Last I want to mention car racing. Again I think the crowds of spectators hope to witness a crash. That might not be wishing to literally see blood but it's certainly bloodthirstiness in a less literal sense.

Update, January 24, 2012
Other sports, even skiing or skateboarding, can produce injuries. When or where these are made spectator sports (shown on TV or youtube), I wonder if people are hoping to see a wipeout.
Update, February 1, 2012
I don't really follow sports, but I just saw a news item that said that John Wesley Reed, a "cage fighter" (I confess I don't even know the terminology of some of the new sports) collapsed after a fight on TV and was taken away in an ambulance. According to the online article,
Nobody in in the mixed martial arts scene was prepared to acknowledge that he might have suffered serious trauma, instead blaming his condition on "fatigue and dehydration."
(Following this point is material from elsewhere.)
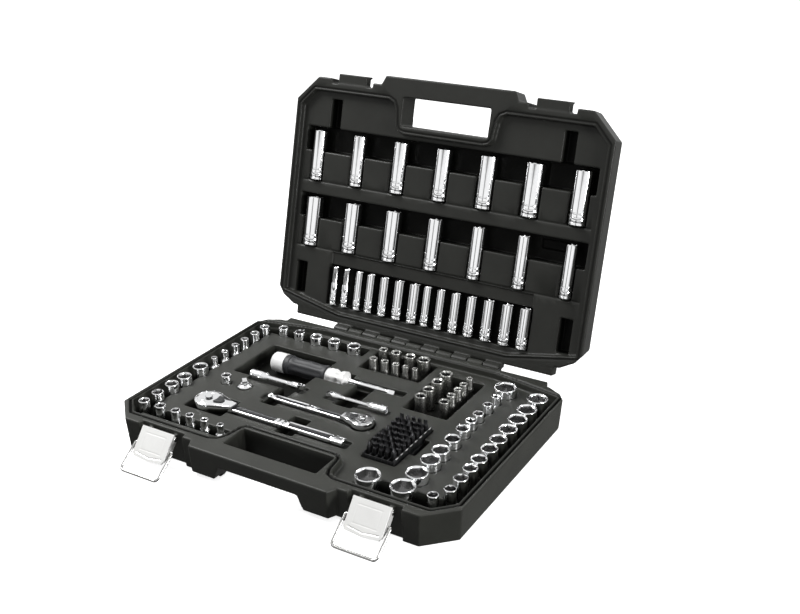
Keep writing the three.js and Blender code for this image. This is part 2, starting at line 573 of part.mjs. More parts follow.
function latchPin() {
  const half = LATCH.leverHalf + 1.3;
  const heads = [-half, half - 1].map((x) => cylinder("x", 2.7, x, x + 1, [0, 0], 10));
  return join(cylinder("x", LATCH.pinRadius, -half + 0.5, half - 0.5, [0, 0], 10), ...heads);
}

function latch(side, x) {
  const radians = THREE.MathUtils.degToRad;
  const pivot = new THREE.Group();
  pivot.position.set(x, LATCH.pivotY, LATCH.pivotZ);
  const lever = new THREE.Group();
  lever.rotation.x = -radians(LATCH.tiltDegrees);
  const bail = new THREE.Group();
  bail.position.set(0, LATCH.bailY, LATCH.bailZ);
  bail.rotation.x = -radians(LATCH.bailDegrees);
  bail.add(mesh("latch_bail_" + side, latchBail(), FINISH.wire));
  lever.add(mesh("latch_lever_" + side, latchLever(), FINISH.latchSteel), bail);
  pivot.add(mesh("latch_pin_" + side, latchPin(), FINISH.latchSteel), lever);
  return pivot;
}

// ---------------------------------------------------------------- assembly

const hingePin = cylinder("x", HINGE.pinRadius, -HINGE.knuckles * HINGE.pitch / 2,
  HINGE.knuckles * HINGE.pitch / 2, [HINGE.y, HINGE.z], 12);

const closedCase = new THREE.Group();
closedCase.position.set(0, -CASE.middleY, CASE.baseHeight);
closedCase.add(
  mesh("case_base", baseShell(), FINISH.caseMoulding),
  mesh("hinge_pin", hingePin, FINISH.wire),
  latch("left", -LATCH.x),
  latch("right", LATCH.x),
  placedRatchet("large_ratchet", LARGE_RATCHET, 0),
  placedRatchet("small_ratchet", SMALL_RATCHET, Math.PI),
  ...spinner(),
  extension("long_extension", 76, 4, 6, 9.5 * 0.72, -59, 162, -1),
  extension("short_extension", 80, 3.2, 5, 6.3, -29, 164, 1),
  adapter(),
  bitHolder(),
  ...Array.from({ length: BITS.columns }, (_, column) => bitRow(column)),
  ...STANDING_ROWS.map((row) => mesh(row.name, socketRow(row), FINISH[row.finish])),
);

const lid = new THREE.Group();
lid.position.set(0, -HINGE.y, -HINGE.z);
lid.add(mesh("case_lid", lidShell(), FINISH.caseMoulding), ...lowerRows());
for (const { name, mouthY, radii } of DEEP_ROWS) {
  radii.forEach((radius, i) => {
    const body = deepSocket(radius, DEEP.length, mouthY, (i - 3) * DEEP.pitch);
    lid.add(mesh(name + "_" + (i + 1), body, FINISH.chrome));
  });
}
const lidSwing = new THREE.Group();
lidSwing.position.set(0, HINGE.y, HINGE.z);
lidSwing.rotation.x = -THREE.MathUtils.degToRad(HINGE.openDegrees);
lidSwing.add(lid);
closedCase.add(lidSwing);

const socketSet = new THREE.Group();
socketSet.add(closedCase);

export default socketSet;
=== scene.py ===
import math

import bpy
import numpy as np
from mathutils import Matrix, Vector


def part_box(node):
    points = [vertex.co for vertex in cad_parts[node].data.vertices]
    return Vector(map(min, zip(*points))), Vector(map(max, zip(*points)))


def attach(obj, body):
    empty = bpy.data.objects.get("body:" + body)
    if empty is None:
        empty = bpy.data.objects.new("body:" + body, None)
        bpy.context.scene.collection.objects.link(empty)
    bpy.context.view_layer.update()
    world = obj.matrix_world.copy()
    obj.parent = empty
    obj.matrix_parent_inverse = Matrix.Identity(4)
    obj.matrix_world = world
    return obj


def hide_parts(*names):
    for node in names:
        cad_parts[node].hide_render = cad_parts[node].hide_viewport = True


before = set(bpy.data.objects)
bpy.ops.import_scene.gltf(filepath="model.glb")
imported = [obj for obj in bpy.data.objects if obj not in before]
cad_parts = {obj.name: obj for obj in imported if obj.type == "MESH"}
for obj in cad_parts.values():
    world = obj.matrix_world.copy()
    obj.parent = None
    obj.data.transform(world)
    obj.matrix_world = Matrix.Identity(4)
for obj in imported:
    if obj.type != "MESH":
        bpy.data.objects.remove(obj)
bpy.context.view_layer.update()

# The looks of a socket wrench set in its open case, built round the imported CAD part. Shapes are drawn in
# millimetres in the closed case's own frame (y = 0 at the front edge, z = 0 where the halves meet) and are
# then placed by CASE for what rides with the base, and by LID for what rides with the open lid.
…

Copyright © 2012 by Richard Stein

Sunday, May 17, 2009

Me and Sports

I like to imagine I can know everything. Well, of course I can't, and I do know that—at least in some of my more rational moments. There are a few things that I don't really want to know about, like sports, or pop culture, or anything having to do with the military.

Let's talk about me and sports. As one of my friends once put it, I'm your old-fashioned faggot who doesn't know anything about sports. I even pride myself on that. And what's up with all this identification with your local sports team? Here in Chicago, if you're a South Sider you're—I don't quite get how this magically comes about—a White Sox fan, and if you're a North Sider you're a Cubs fan.

In Chicago, we have one sports team called the Cubs and one called the Bears. I asked whether Cubs grow up to be Bears.

I wondered whether the opposite of pro football was anti football.

I asked whether water polo is played by riding on sea horses.

Seriously, why do professional athletes (and, for that matter, others who entertain us—movie stars, rappers, etc.) have to earn obscene amounts of money—while teachers and even scientists make a fraction of that? Only CEOs of big companies earn salaries of that magnitude. I think I read somewhere that gladiators in ancient Rome made a very good living—so I guess we, just like the ancient Romans, place a very high value our "bread and circuses."